Please give back word for word the lines below, from the first one through the one with "# flat face.".

Start INFORMATION SHOWN

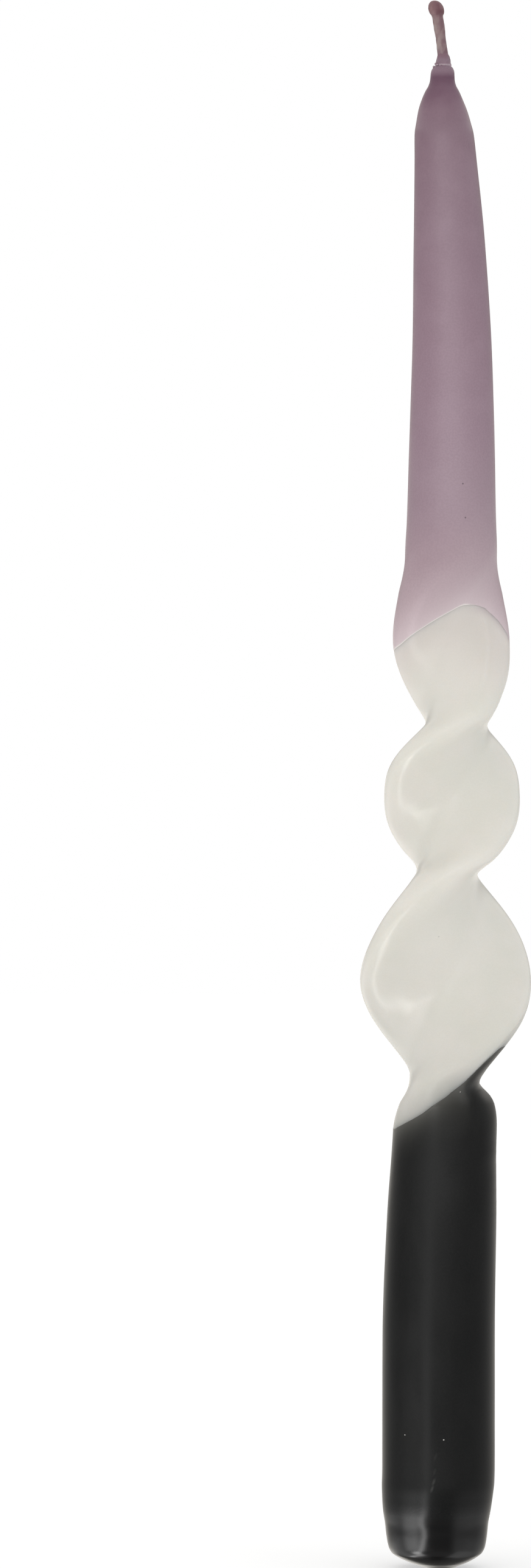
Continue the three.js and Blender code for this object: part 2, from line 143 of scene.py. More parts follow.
width_at, thickness_at, turn_at, sway_at = map(smooth, (width, thickness, turn, sway))
print("width at the middle lobe:", round(float(width_at(LOBE[1])), 2), "mm")

# %% [markdown]
# ## Dip lines
# Where a coat ends, wax left a line, and each line is a closed list of heights round the section.
# The candle was held aslant over the black bath, so the black line runs low on the left, climbs
# over the folded edge of the ribbon and falls again round the back. On the fold it turns back
# under itself, so the columns of the mesh are slanted there. The lilac line is an arch on each
# flat face.

# %% The heights of both dip lines round the section
BLACK_DIP = 94.2
LILAC_DIP = 182.6
RIM_REACH = 30.0
COLUMN_SLANT = math.radians(4.0)  # for each millimetre away from the line
black_line = smooth([
    (-25.4, -4.85), (-12.5, -3.0), (8.8, -0.8), (30.2, 1.55), (33.7, 3.05), (35.8, 4.7),
    (38.9, 6.35), (41.5, 7.25), (43.8, 7.95), (56, 8.4), (78, 8.4), (93, 8.2), (118, 7),
    (156, 5.2), (193, 3.2), (215, 1.2), (235, -1.3), (251, -4.8), (271, -7.3), (283, -8.1),
    (290, -8.2), (306, -7.45), (320, -6.35), (334.6, -4.85), (347.5, -3.0), (368.8, -0.8),
])
lilac_arch = smooth([
    (-6, -1.2), (20, -1.2), (55, 0.8), (90, 3.4), (125, 0.6), (160, -2.4), (190, -3.5),
    (217, -2.7), (240, 0.2), (254, 3.2), (264, 5.1), (282, 4.4), (300, 2.7), (325, 0.5),
    (354, -1.2), (380, -1.2),
])


def smooth_step(value, low, high):
    t = np.clip((value - low) / (high - low), 0, 1)
    return t * t * (3 - 2 * t)


def fade(distance):
    return 1 - smooth_step(np.abs(distance), 0, RIM_REACH)


def row_height(level, angle):
    turned = np.degrees(angle)
    to_black = black_line(turned) * fade(level - BLACK_DIP)
    return level + to_black + lilac_arch(turned) * fade(level - LILAC_DIP)


def slanted(angle, height):
    off = height - BLACK_DIP
    return angle - COLUMN_SLANT * off * fade(off)


four_sides = np.array([0, 90, 180, 270])
print("black line at four angles:", np.round(BLACK_DIP + black_line(four_sides), 1))

# %% [markdown]
# ## The blank
# Each wax piece starts as a blank: a tube of rings whose points only know their place on the
# candle. The sizes at that place ride along as named attributes. The twist itself is a rule, so
# Geometry Nodes applies it, and one tree shapes all the wax.

# %% Make a blank from rings of levels and depths
COLUMNS = 216
ONE_TURN = np.arange(COLUMNS) * 2 * math.pi / COLUMNS


def new_object(name, data):
    made = bpy.data.objects.new(name, data)
    bpy.context.collection.objects.link(made)
    return made


def blank(name, rows, closed=(True, True), fields=()):
    """rows are (level, depth) in mm, closed says which ends get a fan, fields are (name, rule)."""
    angle = np.tile(ONE_TURN, len(rows))
    height = np.concatenate([row_height(level, ONE_TURN) for level, _ in rows])
    depth = np.concatenate([np.broadcast_to(depth, COLUMNS) for _, depth in rows])
    level_of = np.repeat([level for level, _ in rows], COLUMNS)
    faces = []
    last_ring = (len(rows) - 1) * COLUMNS
    for low in range(0, last_ring, COLUMNS):
        for side in range(COLUMNS):
            after = (side + 1) % COLUMNS
            faces.append((low + side, low + after, low + COLUMNS + after, low + COLUMNS + side))
    values = {
        "angle": slanted(angle, height), "depth": depth * MM, "half_width": width_at(height) * MM / 2,
        "half_thickness": thickness_at(height) * MM / 2, "turn": np.radians(turn_at(height)),
        "sway": sway_at(height) * MM,
    }
    for title, rule in fields:
        values[title] = rule(level_of, angle)
    for end, first in enumerate((0, last_ring)):
        if not closed[end]:
            continue
        ring_height = float(height[first:first + COLUMNS].mean())
        pole = len(height)
        height = np.append(height, ring_height)
        for field in values:
            values[field] = np.append(values[field], 0.0)
        values["sway"][-1] = float(sway_at(ring_height)) * MM
        for side in range(COLUMNS):
            after = (side + 1) % COLUMNS
            pair = (first + after, first + side) if end == 0 else (first + side, first + after)
            faces.append((pole, *pair))
    mesh = bpy.data.meshes.new(name)
    points = np.zeros((len(height), 3))
    points[:, 2] = height * MM
    mesh.from_pydata(points, [], faces)
    for field, numbers in values.items():
        mesh.attributes.new(field, "FLOAT", "POINT").data.foreach_set("value", numbers)
    mesh.polygons.foreach_set("use_smooth", np.ones(len(faces), bool))
    return new_object(name, mesh)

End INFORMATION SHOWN

▶ **ANSWER**:
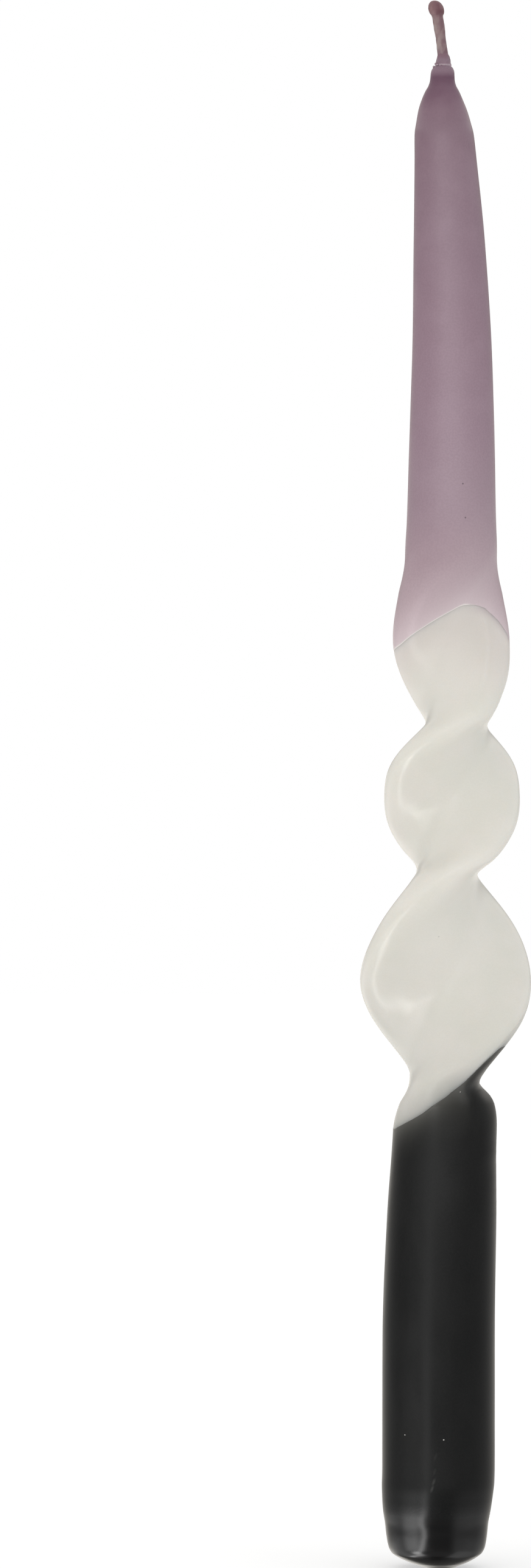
Continue the three.js and Blender code for this object: part 2, from line 143 of scene.py. More parts follow.
width_at, thickness_at, turn_at, sway_at = map(smooth, (width, thickness, turn, sway))
print("width at the middle lobe:", round(float(width_at(LOBE[1])), 2), "mm")

# %% [markdown]
# ## Dip lines
# Where a coat ends, wax left a line, and each line is a closed list of heights round the section.
# The candle was held aslant over the black bath, so the black line runs low on the left, climbs
# over the folded edge of the ribbon and falls again round the back. On the fold it turns back
# under itself, so the columns of the mesh are slanted there. The lilac line is an arch on each
# flat face.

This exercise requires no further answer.